New Delhi, August 05 - Fitch Ratings has affirmed Jammu and Kashmir Bank's ratings at national long term 'AA(Ind)' with stable outlook, robust growth, international individual 'D' and support '4'. At the same time, the agency also affirmed the bank's Rs 3bn subordinated debt issues at national long-term 'AA(ind)'.
Fitch Ratings is one of the three large global credit rating agencies. Fitch rates 5600 banks/financial institutions, including some 2500 insurance companies, more than 1300 major corporate houses and 99 sovereigns as well as public finance, sub-sovereigns and structured finance transactions.
The ratings reflect JKB's robust growth tier 1 capital ratio compared to other Indian banks, state government ownership, systemic importance to the state of Jammu and Kashmir (J&K) and its recent strategic shift to micro-lending in J&K.
As J&K presented limited growth opportunities in the 1990s due to militant insurgency, JKB had pursued a bulk deposit-funded wholesale lending strategy outside the state, in addition to holding a proportionately large investment book - aggregate credit-to-deposit ratio between FY03 and FY05 was 50% (system median was 58% for FY05). With lower margins in corporate loans and higher marked-to-market losses depressing its profitability (return on assets or RoA was 0.7% in FY06), the bank embarked on a new strategy focusing on the under-banked state of J&K and niche lending through sectoral verticals (like leather and caster oil) outside the state, while reducing the interest-rate sensitivity of its investment book. As the bank with the largest presence in J&K, this strategy also aims to benefit from the likely multiplier effect of the Government of India's ongoing five-year economic revitalization package of Rs 240 bn for the State.
JKB reduced the proportion of its low-margin assets and bulk deposits in its portfolio, leading to lower portfolio growth in FY07 ( 17.9%) compared to FY06. Profitability improved marginally in FY07 (RoA was 1 %) due to increased share of higher-margin businesses and lesser impact of rising borrowing costs due to lower growth.
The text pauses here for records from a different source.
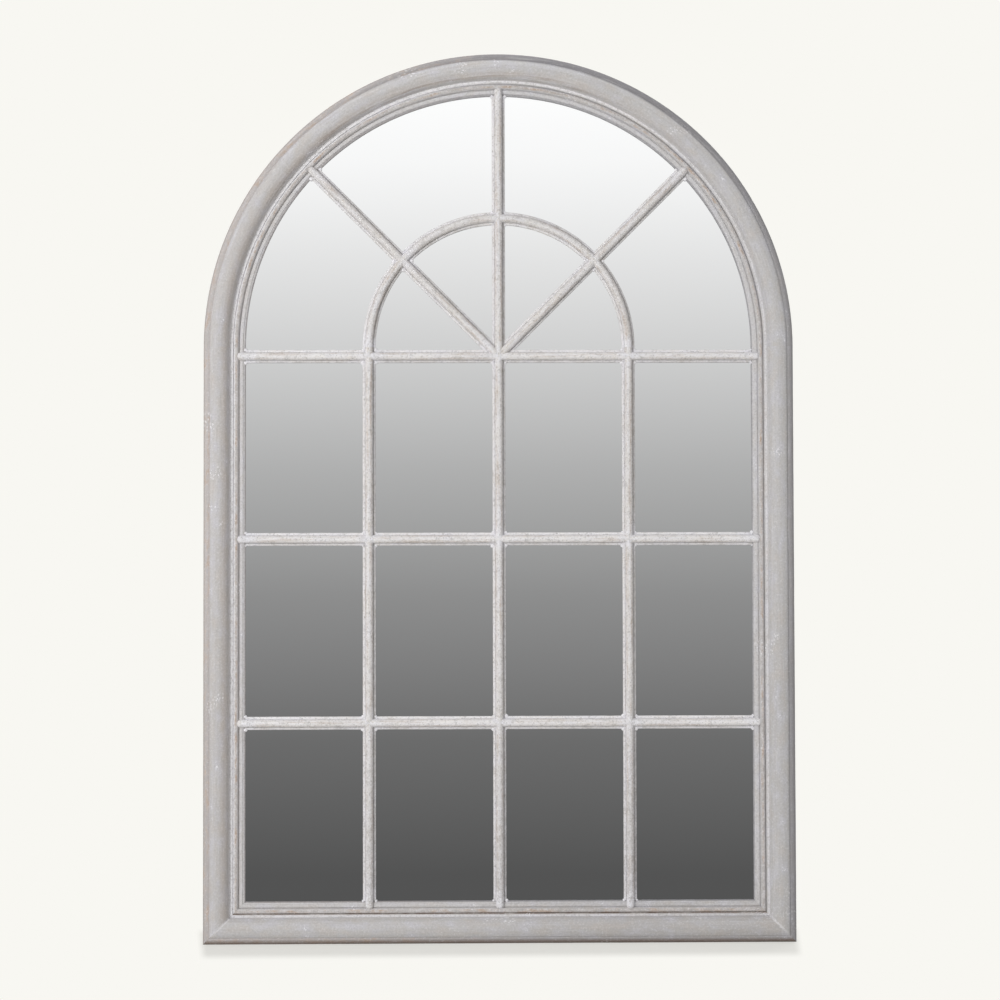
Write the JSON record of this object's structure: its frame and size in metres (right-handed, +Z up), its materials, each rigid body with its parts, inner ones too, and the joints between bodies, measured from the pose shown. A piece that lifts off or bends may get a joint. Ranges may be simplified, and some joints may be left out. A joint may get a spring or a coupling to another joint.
{
  "type": "arched window mirror",
  "caption": "Tall wall mirror with a half-round head: a moulded, distressed painted frame round one sheet of glass, divided like a window by raised glazing bars and an inner arch.",
  "frame": {"origin": "on the plane of the foot, in the middle of the width and of the whole depth", "axes": "+Z up, +X to the viewer's right, +Y from the room towards the wall; the glass faces -Y"},
  "size_m": [1, 0.044, 1.507],
  "materials": {
    "frame_paint": "distressed chalk paint, matt, rubbed through on the beads and edges",
    "bar_paint": "distressed chalk paint, matt",
    "mirror_glass": "silvered",
    "backing_board": "plain fibreboard, matt",
    "foam_pads": "closed-cell foam",
    "dowel_wood": "fluted beech",
    "fastener_steel": "zinc plated",
    "hanger_steel": "nickel plated",
    "bumper_rubber": "soft matt"
  },
  "bodies": {
    "frame": {"arch_segment_left_lower": "frame_paint", "arch_segment_left_upper": "frame_paint", "arch_segment_right_lower": "frame_paint", "arch_segment_right_upper": "frame_paint", "backing_board": "backing_board", "board_screws": "fastener_steel", "bottom_rail": "frame_paint", "centre_glazing_bar": "bar_paint", "cross_bar_row1_pane1": "bar_paint", "cross_bar_row1_pane2": "bar_paint", "cross_bar_row1_pane3": "bar_paint", "cross_bar_row1_pane4": "bar_paint", "cross_bar_row2_pane1": "bar_paint", "cross_bar_row2_pane2": "bar_paint", "cross_bar_row2_pane3": "bar_paint", "cross_bar_row2_pane4": "bar_paint", "cross_bar_row3_pane1": "bar_paint", "cross_bar_row3_pane2": "bar_paint", "cross_bar_row3_pane3": "bar_paint", "cross_bar_row3_pane4": "bar_paint", "diagonal_bar_left": "bar_paint", "diagonal_bar_right": "bar_paint", "frame_dowels": "dowel_wood", "glass_pads": "foam_pads", "hanger_screws": "fastener_steel", "hanger_strap_left": "hanger_steel", "hanger_strap_right": "hanger_steel", "inner_arch_left_lower": "bar_paint", "inner_arch_left_upper": "bar_paint", "inner_arch_right_lower": "bar_paint", "inner_arch_right_upper": "bar_paint", "left_glazing_bar": "bar_paint", "left_stile": "frame_paint", "mirror_glass": "mirror_glass", "mitre_wedges": "fastener_steel", "right_glazing_bar": "bar_paint", "right_stile": "frame_paint", "wall_bumper_left": "bumper_rubber", "wall_bumper_right": "bumper_rubber"},
    "ring_left": {"hanger_ring_left": "hanger_steel"},
    "ring_right": {"hanger_ring_right": "hanger_steel"}
  },
  "joints": [
    {"name": "ring_left_swing", "type": "hinge", "parent": "frame", "child": "ring_left", "pos_m": [-0.476, 0.01878, 0.877], "axis": [1, 0, 0], "range_deg": [0, 176]},
    {"name": "ring_right_swing", "type": "hinge", "parent": "frame", "child": "ring_right", "pos_m": [0.476, 0.01878, 0.877], "axis": [1, 0, 0], "range_deg": [0, 176]}
  ]
}
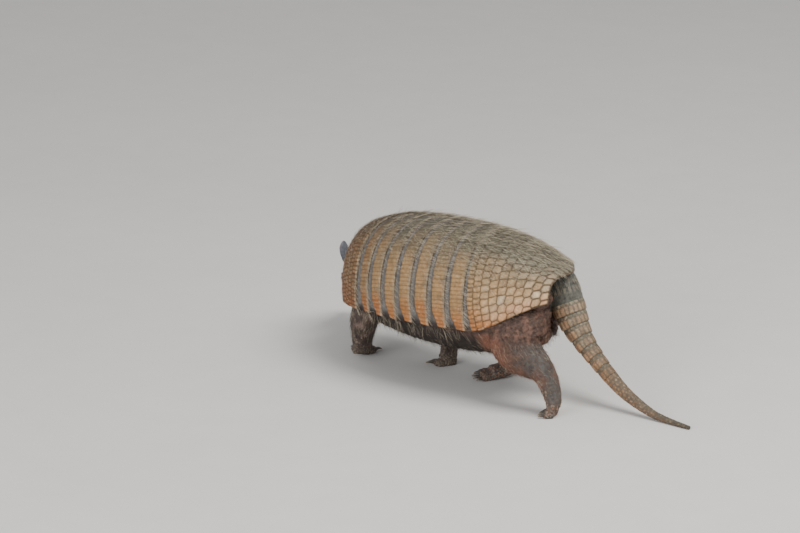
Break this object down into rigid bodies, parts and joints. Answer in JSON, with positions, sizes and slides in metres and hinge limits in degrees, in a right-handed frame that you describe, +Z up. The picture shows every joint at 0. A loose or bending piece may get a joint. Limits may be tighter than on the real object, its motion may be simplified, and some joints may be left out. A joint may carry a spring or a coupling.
{
  "type": "armadillo",
  "caption": "Still life-size armadillo standing mid-stride, with a domed banded shell, lowered wedge-shaped head, clawed feet and a ringed tail laid down to the floor.",
  "frame": {"origin": "on the floor, under the middle of the whole model's box", "axes": "+Z up; the head points towards -X and turns to the animal's right, +Y; the tail points towards +X; the animal's left side is towards -Y"},
  "size_m": [0.598, 0.2022, 0.2006],
  "materials": {
    "shell_plate": "weathered horn over bony plates, orange brown to grey tan",
    "head_plate": "weathered horn over bony plates, brown",
    "tail_plate": "horny rings and scales, pinkish tan",
    "skin": "warty dark purple brown skin with sparse bristles",
    "ear_skin": "thin grey skin",
    "claw": "dark horn",
    "eye": "wet, near black"
  },
  "bodies": {
    "root": {"shell_shoulder": "shell_plate", "shell_band_1": "shell_plate", "shell_band_2": "shell_plate", "shell_band_3": "shell_plate", "shell_band_4": "shell_plate", "shell_band_5": "shell_plate", "shell_band_6": "shell_plate", "shell_band_7": "shell_plate", "shell_pelvic": "shell_plate", "head": "skin", "head_shield": "head_plate", "eye_left": "eye", "ear_left": "ear_skin", "eye_right": "eye", "ear_right": "ear_skin", "neck": "skin", "trunk": "skin", "leg_hind_left": "skin", "claw_hind_left_1": "claw", "claw_hind_left_2": "claw", "claw_hind_left_3": "claw", "claw_hind_left_4": "claw", "claw_hind_left_5": "claw", "leg_hind_right": "skin", "claw_hind_right_1": "claw", "claw_hind_right_2": "claw", "claw_hind_right_3": "claw", "claw_hind_right_4": "claw", "claw_hind_right_5": "claw", "leg_front_left": "skin", "claw_front_left_1": "claw", "claw_front_left_2": "claw", "claw_front_left_3": "claw", "claw_front_left_4": "claw", "claw_front_left_5": "claw", "leg_front_right": "skin", "claw_front_right_1": "claw", "claw_front_right_2": "claw", "claw_front_right_3": "claw", "claw_front_right_4": "claw", "claw_front_right_5": "claw", "tail_base": "skin", "tail_ring_1": "tail_plate", "tail_ring_2": "tail_plate", "tail_ring_3": "tail_plate", "tail_ring_4": "tail_plate", "tail_ring_5": "tail_plate", "tail_ring_6": "tail_plate", "tail_ring_7": "tail_plate", "tail_middle": "tail_plate", "tail_end": "tail_plate"}
  },
  "joints": []
}
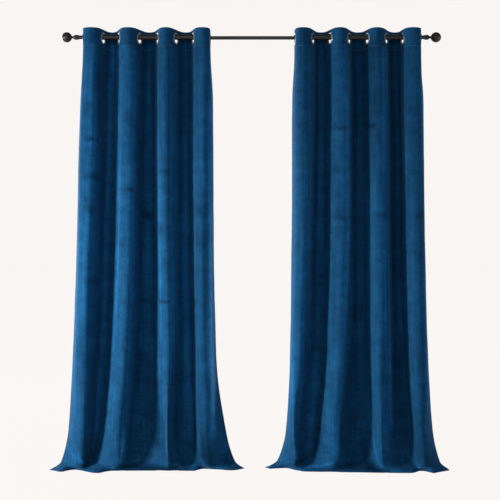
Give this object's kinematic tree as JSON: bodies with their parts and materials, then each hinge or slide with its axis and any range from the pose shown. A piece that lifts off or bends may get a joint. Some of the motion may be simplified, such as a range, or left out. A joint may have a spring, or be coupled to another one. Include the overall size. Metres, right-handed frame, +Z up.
{
  "type": "pair of eyelet curtains on a curtain rod",
  "caption": "Pair of floor-length velvet eyelet curtains hanging in soft vertical folds from a slim black telescopic rod with ball finials.",
  "frame": {"origin": "middle of the rod's axis, halfway between the ball finials", "axes": "+X along the rod to the right of someone facing the curtains, -Y towards the room, +Z up"},
  "size_m": [1.9187, 0.1568, 2.1149],
  "materials": {
    "velvet": "deep blue short-pile velvet with soft crush marks, matt in the folds and sheeny on their sides",
    "eyelet_metal": "bright silver-coloured pressed rings",
    "rod_black": "satin black enamel on steel"
  },
  "bodies": {
    "root": {"curtain_left": "velvet", "curtain_right": "velvet", "eyelet_left_1": "eyelet_metal", "eyelet_left_2": "eyelet_metal", "eyelet_left_3": "eyelet_metal", "eyelet_left_4": "eyelet_metal", "eyelet_left_5": "eyelet_metal", "eyelet_left_6": "eyelet_metal", "eyelet_left_7": "eyelet_metal", "eyelet_left_8": "eyelet_metal", "eyelet_right_1": "eyelet_metal", "eyelet_right_2": "eyelet_metal", "eyelet_right_3": "eyelet_metal", "eyelet_right_4": "eyelet_metal", "eyelet_right_5": "eyelet_metal", "eyelet_right_6": "eyelet_metal", "eyelet_right_7": "eyelet_metal", "eyelet_right_8": "eyelet_metal", "rod_outer_left": "rod_black", "rod_outer_right": "rod_black", "rod_inner": "rod_black", "finial_left": "rod_black", "finial_right": "rod_black"}
  },
  "joints": []
}
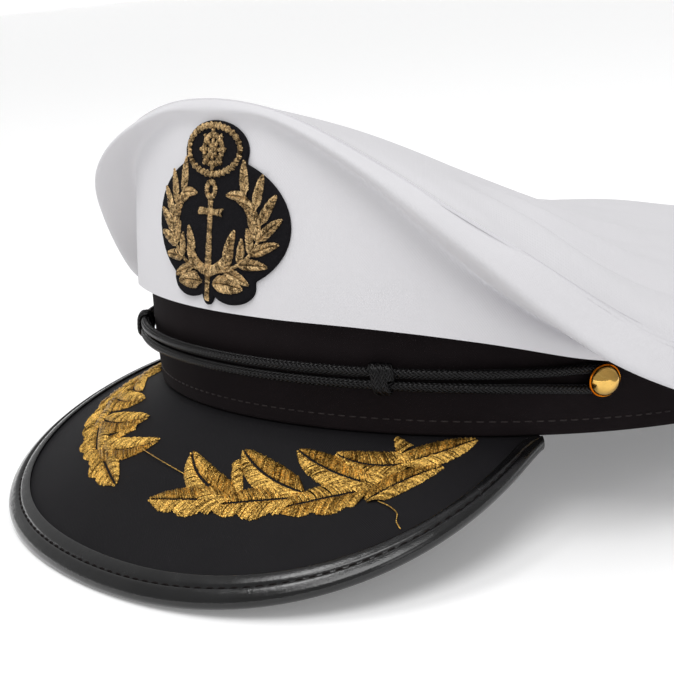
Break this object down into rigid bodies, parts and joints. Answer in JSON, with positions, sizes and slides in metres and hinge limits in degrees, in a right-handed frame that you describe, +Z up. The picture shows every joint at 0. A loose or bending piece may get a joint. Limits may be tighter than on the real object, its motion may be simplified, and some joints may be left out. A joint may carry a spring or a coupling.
{
  "type": "peaked cap",
  "caption": "Soft-crowned peaked cap with black band, sloping visor with embroidered sprays, badge patch, double chin cord and turning side buttons.",
  "frame": {"origin": "middle of the underside of the cap as it rests on a table, on the rear of its band and the rim of its visor", "axes": "+Z up, -Y forward past the visor, +X to the wearer's left"},
  "size_m": [0.2404, 0.2904, 0.1096],
  "materials": {
    "white_cloth": "plain-weave cotton blend",
    "stiff_foam": "foam-backed panel",
    "lining_cloth": "thin satin lining",
    "black_cloth": "matt fine weave",
    "band_board": "pressed board",
    "sweatband_leather": "soft artificial leather",
    "visor_cloth": "fine plain weave",
    "visor_board": "moulded board",
    "visor_lining": "matt artificial leather",
    "binding_leather": "glossy artificial leather",
    "badge_felt": "dense felt",
    "badge_thread": "metallic bullion thread",
    "spray_thread": "metallic satin stitch",
    "cord_braid": "herringbone braid",
    "button_gold": "polished gilt",
    "button_back": "plain",
    "washer_steel": "plain"
  },
  "bodies": {
    "cap": {"crown_top_panel": "white_cloth", "crown_side_panel": "white_cloth", "crown_seam_allowance": "white_cloth", "crown_front_stiffener": "stiff_foam", "lining_side": "lining_cloth", "lining_tip": "lining_cloth", "band_cover": "black_cloth", "band_stiffener": "band_board", "sweatband": "sweatband_leather", "visor_top_cover": "visor_cloth", "visor_board": "visor_board", "visor_under_cover": "visor_lining", "visor_edge_binding": "binding_leather", "badge_patch": "badge_felt", "badge_anchor": "badge_thread", "badge_wheel": "badge_thread", "chin_cord": "cord_braid", "visor_spray_left": "spray_thread", "badge_wreath_left": "badge_thread", "visor_spray_right": "spray_thread", "badge_wreath_right": "badge_thread"},
    "button_left": {"button_dome_left": "button_gold", "button_shank_left": "button_back", "button_washer_left": "washer_steel"},
    "button_right": {"button_dome_right": "button_gold", "button_shank_right": "button_back", "button_washer_right": "washer_steel"},
    "knot_left": {"cord_knot_left": "cord_braid"},
    "knot_right": {"cord_knot_right": "cord_braid"}
  },
  "joints": [
    {"name": "button_left_turn", "type": "hinge", "parent": "cap", "child": "button_left", "pos_m": [0.08135, -0.03754, 0.03624], "axis": [0.9114, -0.408, -0.0534], "continuous": true},
    {"name": "button_right_turn", "type": "hinge", "parent": "cap", "child": "button_right", "pos_m": [-0.08135, -0.03754, 0.03624], "axis": [-0.9114, -0.408, -0.0534], "continuous": true},
    {"name": "knot_left_slide", "type": "hinge", "parent": "cap", "child": "knot_left", "pos_m": [-0.00523, -0.00651, 0.03165], "axis": [0, 0.143, 0.9897], "range_deg": [-6, 6]},
    {"name": "knot_right_slide", "type": "hinge", "parent": "cap", "child": "knot_right", "pos_m": [0.00523, -0.00651, 0.03165], "axis": [0, 0.143, 0.9897], "range_deg": [-6, 6]}
  ]
}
Fitch notes the Bank's weak fee income stream (4.3% of operating income in FY07) is expected to benefit from higher fee potential in its target retail segment. JKB has also reduced the duration of its available-for-sale investment book to less than a year, which will reduce its vulnerability to adverse interest rate movements.
The bank would need, and has plans for further capital infusions over the next 12 months to fund growth.
Established in 1938, JKB is owned by the state government of J&K (around 53%). It has a large market position in J&K (more than 80% market share in liabilities) and is banker to the state government.